▶ [Objective]: Exactly the lines from the one containing "Write the OpenSCAD" through the one containing "are in millimetres." must be returned; include both ends and nothing else.

Modeling code records:
>>>

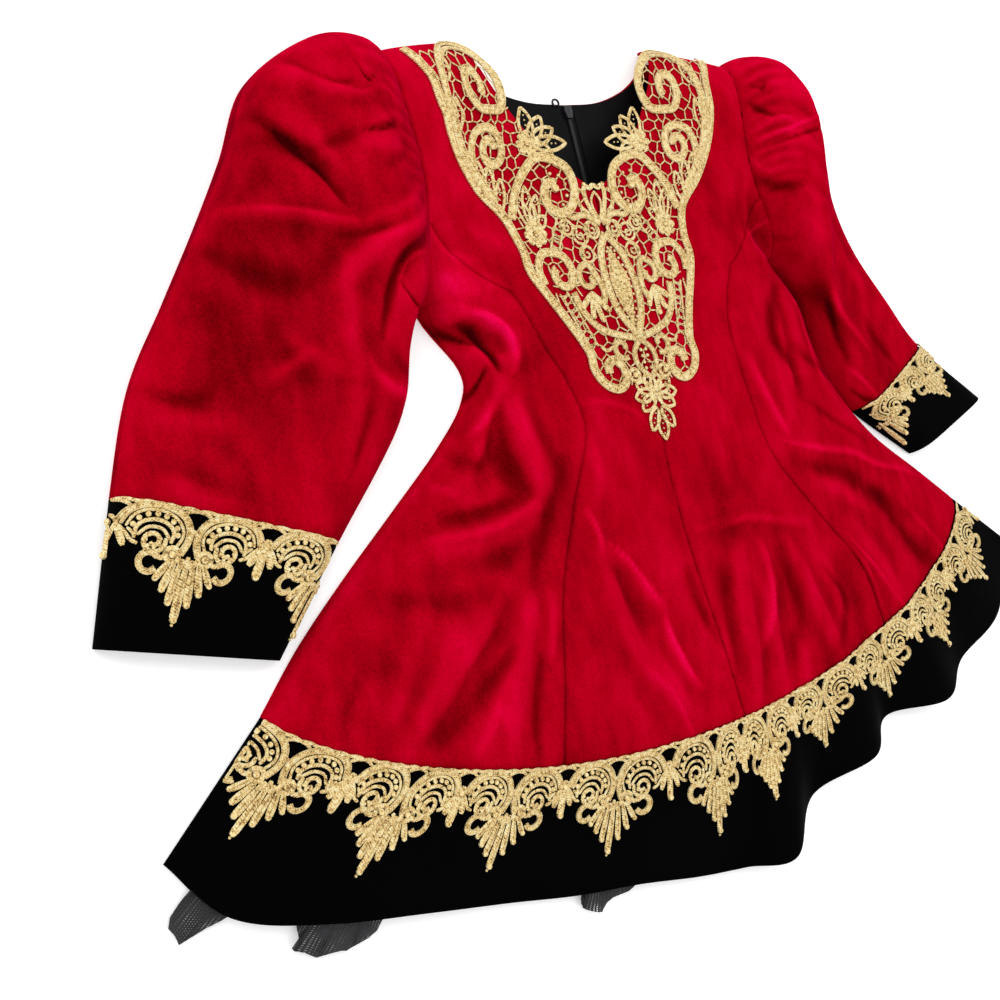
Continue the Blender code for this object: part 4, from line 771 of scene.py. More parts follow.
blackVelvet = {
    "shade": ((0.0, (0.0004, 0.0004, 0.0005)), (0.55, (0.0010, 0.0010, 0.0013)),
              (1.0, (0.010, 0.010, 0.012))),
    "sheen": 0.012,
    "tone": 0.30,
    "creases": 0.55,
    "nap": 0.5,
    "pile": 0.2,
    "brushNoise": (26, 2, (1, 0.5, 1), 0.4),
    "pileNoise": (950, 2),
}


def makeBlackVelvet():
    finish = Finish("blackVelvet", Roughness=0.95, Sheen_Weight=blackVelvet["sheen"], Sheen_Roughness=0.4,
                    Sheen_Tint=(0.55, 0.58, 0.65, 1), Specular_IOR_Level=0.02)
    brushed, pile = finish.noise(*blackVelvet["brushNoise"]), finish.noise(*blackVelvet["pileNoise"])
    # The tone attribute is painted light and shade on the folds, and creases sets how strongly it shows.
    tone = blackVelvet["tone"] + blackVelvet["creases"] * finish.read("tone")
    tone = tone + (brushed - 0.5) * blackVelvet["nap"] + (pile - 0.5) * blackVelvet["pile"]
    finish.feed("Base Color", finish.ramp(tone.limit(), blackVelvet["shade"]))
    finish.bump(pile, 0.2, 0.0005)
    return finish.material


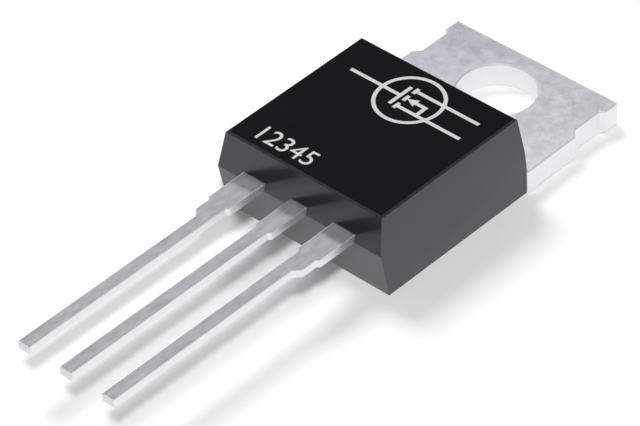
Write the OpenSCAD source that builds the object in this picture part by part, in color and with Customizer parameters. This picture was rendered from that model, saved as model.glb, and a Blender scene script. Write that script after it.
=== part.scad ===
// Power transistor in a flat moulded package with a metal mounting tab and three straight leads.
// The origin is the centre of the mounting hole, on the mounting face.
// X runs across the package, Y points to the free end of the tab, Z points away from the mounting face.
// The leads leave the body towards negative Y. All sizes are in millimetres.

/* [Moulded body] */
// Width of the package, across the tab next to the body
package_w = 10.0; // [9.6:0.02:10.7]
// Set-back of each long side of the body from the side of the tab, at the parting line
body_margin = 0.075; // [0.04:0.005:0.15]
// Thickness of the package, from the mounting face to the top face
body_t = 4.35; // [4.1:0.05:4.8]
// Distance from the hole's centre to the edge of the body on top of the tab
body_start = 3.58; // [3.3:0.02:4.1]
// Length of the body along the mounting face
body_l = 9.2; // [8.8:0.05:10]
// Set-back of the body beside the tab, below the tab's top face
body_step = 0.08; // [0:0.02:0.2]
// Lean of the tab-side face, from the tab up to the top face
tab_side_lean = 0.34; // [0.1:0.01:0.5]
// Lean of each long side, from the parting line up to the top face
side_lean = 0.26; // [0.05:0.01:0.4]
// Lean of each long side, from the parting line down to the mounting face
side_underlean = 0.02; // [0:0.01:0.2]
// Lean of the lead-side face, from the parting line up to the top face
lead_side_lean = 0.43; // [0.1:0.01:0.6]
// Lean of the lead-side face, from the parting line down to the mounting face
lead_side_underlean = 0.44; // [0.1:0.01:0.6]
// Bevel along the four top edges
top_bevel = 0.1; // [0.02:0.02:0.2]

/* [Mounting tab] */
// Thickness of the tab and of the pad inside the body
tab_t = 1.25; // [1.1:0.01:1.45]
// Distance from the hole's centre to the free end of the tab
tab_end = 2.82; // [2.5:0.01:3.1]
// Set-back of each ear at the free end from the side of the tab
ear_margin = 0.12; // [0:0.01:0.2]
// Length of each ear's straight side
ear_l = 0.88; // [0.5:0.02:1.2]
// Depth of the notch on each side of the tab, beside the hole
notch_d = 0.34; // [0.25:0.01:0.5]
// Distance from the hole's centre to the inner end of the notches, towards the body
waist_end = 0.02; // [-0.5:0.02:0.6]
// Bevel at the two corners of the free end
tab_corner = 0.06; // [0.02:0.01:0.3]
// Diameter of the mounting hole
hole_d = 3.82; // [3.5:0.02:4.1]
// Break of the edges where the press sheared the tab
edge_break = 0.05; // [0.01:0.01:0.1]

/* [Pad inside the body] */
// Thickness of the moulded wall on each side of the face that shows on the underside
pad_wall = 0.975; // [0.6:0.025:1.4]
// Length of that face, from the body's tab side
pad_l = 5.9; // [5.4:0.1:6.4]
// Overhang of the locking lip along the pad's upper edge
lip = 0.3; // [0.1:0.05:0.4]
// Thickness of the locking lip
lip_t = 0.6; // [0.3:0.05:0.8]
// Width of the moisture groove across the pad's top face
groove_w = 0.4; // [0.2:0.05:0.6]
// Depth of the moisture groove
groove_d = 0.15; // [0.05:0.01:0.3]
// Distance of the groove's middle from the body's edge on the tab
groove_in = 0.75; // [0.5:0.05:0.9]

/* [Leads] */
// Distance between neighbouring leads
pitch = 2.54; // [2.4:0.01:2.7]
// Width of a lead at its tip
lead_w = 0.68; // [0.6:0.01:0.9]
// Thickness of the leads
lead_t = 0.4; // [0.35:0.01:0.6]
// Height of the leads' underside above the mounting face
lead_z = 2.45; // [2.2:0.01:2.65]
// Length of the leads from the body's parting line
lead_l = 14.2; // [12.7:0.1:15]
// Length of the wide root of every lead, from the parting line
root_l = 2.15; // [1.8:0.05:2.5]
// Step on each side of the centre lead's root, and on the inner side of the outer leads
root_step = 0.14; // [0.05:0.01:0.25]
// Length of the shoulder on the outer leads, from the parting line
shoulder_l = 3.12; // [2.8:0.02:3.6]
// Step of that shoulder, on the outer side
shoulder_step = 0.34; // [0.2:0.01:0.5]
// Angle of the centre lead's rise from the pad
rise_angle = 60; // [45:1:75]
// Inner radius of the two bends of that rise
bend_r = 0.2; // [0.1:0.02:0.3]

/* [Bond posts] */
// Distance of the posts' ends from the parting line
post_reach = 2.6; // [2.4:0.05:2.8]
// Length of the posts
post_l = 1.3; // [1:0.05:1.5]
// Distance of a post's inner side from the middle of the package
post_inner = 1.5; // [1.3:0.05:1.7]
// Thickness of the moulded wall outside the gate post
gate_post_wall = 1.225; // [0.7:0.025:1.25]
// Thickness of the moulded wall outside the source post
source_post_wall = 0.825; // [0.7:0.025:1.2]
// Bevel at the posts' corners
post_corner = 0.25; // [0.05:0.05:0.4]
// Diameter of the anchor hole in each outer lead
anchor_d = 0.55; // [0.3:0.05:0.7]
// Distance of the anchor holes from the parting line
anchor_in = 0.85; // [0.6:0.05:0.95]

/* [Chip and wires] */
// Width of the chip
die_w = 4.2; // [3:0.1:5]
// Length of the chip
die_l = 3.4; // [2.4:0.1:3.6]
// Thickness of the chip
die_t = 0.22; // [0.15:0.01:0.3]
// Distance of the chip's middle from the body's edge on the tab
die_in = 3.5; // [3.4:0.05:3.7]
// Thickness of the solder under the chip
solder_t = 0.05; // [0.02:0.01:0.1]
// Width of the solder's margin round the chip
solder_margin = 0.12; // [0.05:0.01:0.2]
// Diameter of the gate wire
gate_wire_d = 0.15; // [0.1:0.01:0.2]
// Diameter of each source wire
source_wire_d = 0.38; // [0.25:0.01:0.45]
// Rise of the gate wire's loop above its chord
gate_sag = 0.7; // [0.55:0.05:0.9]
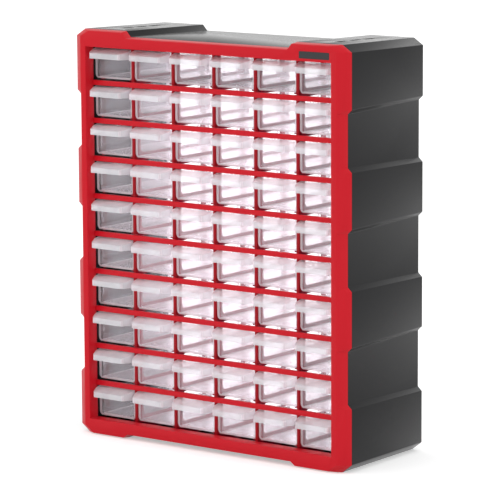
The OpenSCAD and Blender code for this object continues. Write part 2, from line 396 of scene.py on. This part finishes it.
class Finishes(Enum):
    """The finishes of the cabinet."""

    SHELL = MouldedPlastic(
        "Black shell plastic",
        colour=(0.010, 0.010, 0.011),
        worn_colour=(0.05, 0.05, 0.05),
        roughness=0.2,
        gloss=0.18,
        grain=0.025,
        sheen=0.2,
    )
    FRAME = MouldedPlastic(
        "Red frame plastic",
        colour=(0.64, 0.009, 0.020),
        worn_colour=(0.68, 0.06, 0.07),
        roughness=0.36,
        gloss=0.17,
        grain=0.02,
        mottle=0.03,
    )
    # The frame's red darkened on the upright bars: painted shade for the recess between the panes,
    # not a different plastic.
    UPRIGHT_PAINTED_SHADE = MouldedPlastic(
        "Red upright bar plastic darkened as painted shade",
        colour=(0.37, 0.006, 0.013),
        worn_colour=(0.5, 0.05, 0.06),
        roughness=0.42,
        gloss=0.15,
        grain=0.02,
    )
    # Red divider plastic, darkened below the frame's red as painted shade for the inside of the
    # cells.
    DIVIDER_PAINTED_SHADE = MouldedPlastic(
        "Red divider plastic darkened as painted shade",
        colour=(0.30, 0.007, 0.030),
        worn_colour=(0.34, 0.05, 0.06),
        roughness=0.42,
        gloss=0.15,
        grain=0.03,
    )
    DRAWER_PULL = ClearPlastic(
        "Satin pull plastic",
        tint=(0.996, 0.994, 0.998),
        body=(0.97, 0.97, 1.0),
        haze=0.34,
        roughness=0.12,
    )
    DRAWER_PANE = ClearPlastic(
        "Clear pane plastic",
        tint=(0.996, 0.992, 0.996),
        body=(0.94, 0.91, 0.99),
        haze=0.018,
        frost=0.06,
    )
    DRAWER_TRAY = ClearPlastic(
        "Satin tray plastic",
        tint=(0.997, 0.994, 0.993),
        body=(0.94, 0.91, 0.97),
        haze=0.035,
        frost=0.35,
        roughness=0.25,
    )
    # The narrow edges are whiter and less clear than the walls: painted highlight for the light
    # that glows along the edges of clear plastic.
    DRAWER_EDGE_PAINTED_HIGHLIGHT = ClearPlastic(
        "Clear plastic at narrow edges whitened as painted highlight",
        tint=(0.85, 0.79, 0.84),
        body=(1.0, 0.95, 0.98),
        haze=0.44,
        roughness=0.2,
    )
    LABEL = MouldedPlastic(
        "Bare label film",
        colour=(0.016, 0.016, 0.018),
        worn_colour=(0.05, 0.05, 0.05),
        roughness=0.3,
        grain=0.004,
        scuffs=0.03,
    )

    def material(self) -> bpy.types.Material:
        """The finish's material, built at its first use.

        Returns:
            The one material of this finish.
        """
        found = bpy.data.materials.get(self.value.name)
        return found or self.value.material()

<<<

▶ [Reply to the exercise]:
Write the OpenSCAD source that builds the object in this picture part by part, in color and with Customizer parameters. This picture was rendered from that model, saved as model.glb, and a Blender scene script. Write that script after it.
=== part.scad ===
// Power transistor in a flat moulded package with a metal mounting tab and three straight leads.
// The origin is the centre of the mounting hole, on the mounting face.
// X runs across the package, Y points to the free end of the tab, Z points away from the mounting face.
// The leads leave the body towards negative Y. All sizes are in millimetres.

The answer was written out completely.